>> Start Source material

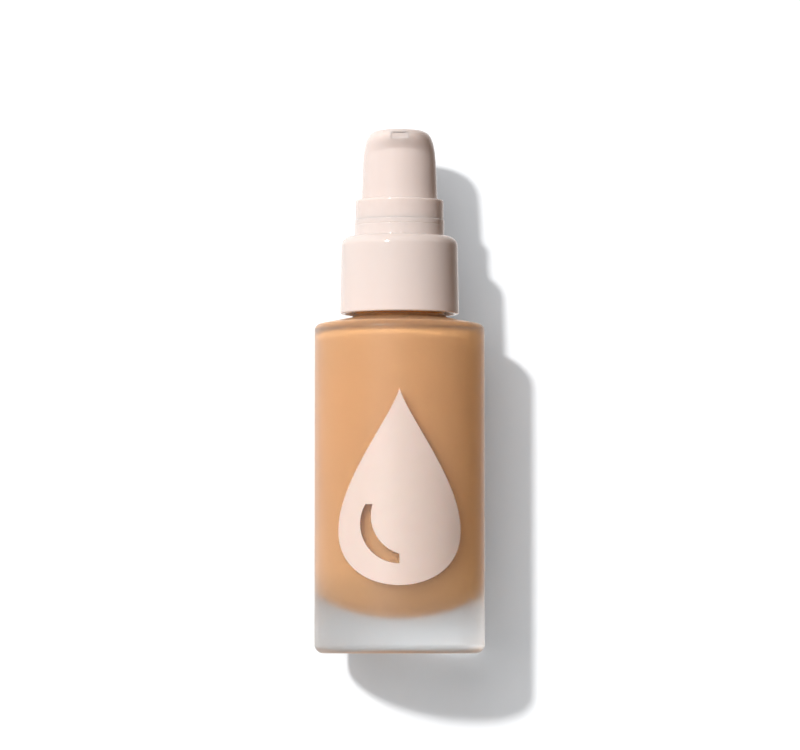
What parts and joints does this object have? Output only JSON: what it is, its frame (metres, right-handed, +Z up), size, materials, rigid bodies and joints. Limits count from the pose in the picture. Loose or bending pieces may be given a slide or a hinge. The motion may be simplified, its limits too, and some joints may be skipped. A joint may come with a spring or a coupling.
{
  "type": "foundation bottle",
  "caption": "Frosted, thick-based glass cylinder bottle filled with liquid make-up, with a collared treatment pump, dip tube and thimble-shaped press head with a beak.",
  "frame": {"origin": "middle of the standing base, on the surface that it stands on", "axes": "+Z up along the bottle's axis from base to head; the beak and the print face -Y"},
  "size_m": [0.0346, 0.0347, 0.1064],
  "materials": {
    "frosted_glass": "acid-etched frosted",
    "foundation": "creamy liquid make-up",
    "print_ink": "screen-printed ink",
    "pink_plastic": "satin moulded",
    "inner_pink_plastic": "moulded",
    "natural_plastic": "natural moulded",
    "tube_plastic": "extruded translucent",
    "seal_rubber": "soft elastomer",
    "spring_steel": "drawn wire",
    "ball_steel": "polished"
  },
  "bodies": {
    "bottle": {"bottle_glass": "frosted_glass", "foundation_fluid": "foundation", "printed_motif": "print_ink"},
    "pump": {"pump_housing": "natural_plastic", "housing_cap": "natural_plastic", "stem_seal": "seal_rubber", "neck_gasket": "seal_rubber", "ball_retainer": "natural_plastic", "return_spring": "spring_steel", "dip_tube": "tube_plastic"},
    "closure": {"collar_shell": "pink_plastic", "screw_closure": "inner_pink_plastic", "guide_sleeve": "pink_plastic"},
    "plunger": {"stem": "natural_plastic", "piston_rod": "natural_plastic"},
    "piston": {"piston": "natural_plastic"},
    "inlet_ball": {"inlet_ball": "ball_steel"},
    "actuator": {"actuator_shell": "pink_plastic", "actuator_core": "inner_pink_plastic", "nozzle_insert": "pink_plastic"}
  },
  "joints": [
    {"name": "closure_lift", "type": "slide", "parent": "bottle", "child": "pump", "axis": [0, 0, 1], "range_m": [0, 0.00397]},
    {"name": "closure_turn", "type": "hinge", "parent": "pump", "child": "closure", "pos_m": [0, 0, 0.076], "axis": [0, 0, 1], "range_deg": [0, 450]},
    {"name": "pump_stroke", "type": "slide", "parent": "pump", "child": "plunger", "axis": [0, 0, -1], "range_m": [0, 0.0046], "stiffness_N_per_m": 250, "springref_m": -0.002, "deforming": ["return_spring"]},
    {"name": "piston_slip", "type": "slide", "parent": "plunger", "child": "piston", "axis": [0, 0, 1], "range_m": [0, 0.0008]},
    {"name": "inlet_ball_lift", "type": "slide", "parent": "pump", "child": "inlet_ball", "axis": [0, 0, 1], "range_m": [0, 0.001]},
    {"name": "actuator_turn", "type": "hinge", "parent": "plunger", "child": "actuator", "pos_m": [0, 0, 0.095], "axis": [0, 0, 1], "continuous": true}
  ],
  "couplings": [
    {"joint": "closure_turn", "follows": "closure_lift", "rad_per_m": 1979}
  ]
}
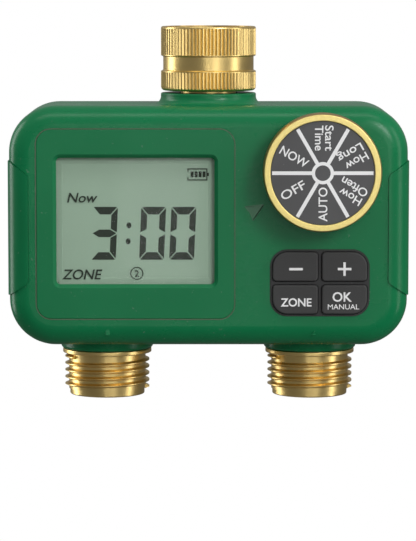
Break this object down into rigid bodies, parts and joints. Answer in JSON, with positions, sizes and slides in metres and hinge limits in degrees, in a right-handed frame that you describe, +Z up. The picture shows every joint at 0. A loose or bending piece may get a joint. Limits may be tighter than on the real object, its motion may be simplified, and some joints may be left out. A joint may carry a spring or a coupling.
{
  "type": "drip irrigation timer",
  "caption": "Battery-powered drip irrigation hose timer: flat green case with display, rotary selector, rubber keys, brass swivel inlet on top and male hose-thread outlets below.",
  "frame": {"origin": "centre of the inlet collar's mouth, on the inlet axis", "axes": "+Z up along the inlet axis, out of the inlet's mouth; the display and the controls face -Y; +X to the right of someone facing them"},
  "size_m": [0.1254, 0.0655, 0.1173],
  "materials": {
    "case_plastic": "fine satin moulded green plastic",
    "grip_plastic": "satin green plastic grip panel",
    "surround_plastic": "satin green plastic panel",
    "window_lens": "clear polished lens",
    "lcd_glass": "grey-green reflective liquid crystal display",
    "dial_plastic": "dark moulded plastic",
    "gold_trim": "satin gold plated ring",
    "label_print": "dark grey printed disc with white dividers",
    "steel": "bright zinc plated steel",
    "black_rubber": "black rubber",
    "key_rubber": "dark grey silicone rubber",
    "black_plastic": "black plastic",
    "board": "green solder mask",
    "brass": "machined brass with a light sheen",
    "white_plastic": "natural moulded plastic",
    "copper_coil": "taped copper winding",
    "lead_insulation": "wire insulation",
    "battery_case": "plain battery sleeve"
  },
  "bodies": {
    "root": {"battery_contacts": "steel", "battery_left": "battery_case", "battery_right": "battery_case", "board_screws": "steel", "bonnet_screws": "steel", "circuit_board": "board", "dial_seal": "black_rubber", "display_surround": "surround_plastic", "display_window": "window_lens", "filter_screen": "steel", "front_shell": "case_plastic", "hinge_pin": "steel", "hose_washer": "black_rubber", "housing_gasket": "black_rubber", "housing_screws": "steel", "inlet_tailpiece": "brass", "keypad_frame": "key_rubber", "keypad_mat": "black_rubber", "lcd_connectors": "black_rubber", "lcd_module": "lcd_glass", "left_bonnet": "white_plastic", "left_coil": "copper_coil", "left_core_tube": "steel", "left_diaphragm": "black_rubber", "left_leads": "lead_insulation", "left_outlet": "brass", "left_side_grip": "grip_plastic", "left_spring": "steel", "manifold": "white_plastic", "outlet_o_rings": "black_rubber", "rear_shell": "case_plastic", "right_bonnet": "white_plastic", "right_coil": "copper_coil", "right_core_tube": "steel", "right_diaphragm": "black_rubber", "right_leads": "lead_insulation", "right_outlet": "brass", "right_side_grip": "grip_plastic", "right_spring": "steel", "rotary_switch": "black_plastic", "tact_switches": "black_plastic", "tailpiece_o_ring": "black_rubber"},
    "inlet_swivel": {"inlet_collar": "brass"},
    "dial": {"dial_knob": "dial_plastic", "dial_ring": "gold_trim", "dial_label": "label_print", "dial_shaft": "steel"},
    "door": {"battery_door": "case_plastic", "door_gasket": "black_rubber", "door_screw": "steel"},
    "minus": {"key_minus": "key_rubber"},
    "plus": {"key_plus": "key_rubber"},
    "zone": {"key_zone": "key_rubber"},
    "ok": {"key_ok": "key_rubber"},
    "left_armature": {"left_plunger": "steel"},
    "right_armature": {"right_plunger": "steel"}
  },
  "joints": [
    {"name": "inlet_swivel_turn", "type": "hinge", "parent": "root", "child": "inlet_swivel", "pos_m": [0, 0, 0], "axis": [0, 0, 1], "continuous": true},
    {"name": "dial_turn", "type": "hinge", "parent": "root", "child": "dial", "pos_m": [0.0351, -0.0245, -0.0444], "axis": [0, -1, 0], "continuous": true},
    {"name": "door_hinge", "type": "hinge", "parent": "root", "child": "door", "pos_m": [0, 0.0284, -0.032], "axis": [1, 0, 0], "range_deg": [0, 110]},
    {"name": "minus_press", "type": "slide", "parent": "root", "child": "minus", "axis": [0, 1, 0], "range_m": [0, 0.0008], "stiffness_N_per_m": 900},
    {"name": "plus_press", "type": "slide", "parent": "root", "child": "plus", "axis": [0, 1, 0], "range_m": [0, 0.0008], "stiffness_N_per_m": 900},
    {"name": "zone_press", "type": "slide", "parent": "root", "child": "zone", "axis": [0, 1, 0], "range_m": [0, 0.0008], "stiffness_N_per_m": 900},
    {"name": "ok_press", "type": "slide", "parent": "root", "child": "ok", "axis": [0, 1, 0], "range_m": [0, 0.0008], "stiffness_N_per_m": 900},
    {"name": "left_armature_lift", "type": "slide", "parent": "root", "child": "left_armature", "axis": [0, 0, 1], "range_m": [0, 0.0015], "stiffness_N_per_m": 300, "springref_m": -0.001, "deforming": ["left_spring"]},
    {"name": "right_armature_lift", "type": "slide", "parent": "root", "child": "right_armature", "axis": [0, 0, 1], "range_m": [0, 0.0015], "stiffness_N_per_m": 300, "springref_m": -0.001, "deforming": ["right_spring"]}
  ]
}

>> End Source material

Reproduce every line of the listing above in which the string "from" appears.

**The output**
What parts and joints does this object have? Output only JSON: what it is, its frame (metres, right-handed, +Z up), size, materials, rigid bodies and joints. Limits count from the pose in the picture. Loose or bending pieces may be given a slide or a hinge. The motion may be simplified, its limits too, and some joints may be skipped. A joint may come with a spring or a coupling.
  "frame": {"origin": "middle of the standing base, on the surface that it stands on", "axes": "+Z up along the bottle's axis from base to head; the beak and the print face -Y"},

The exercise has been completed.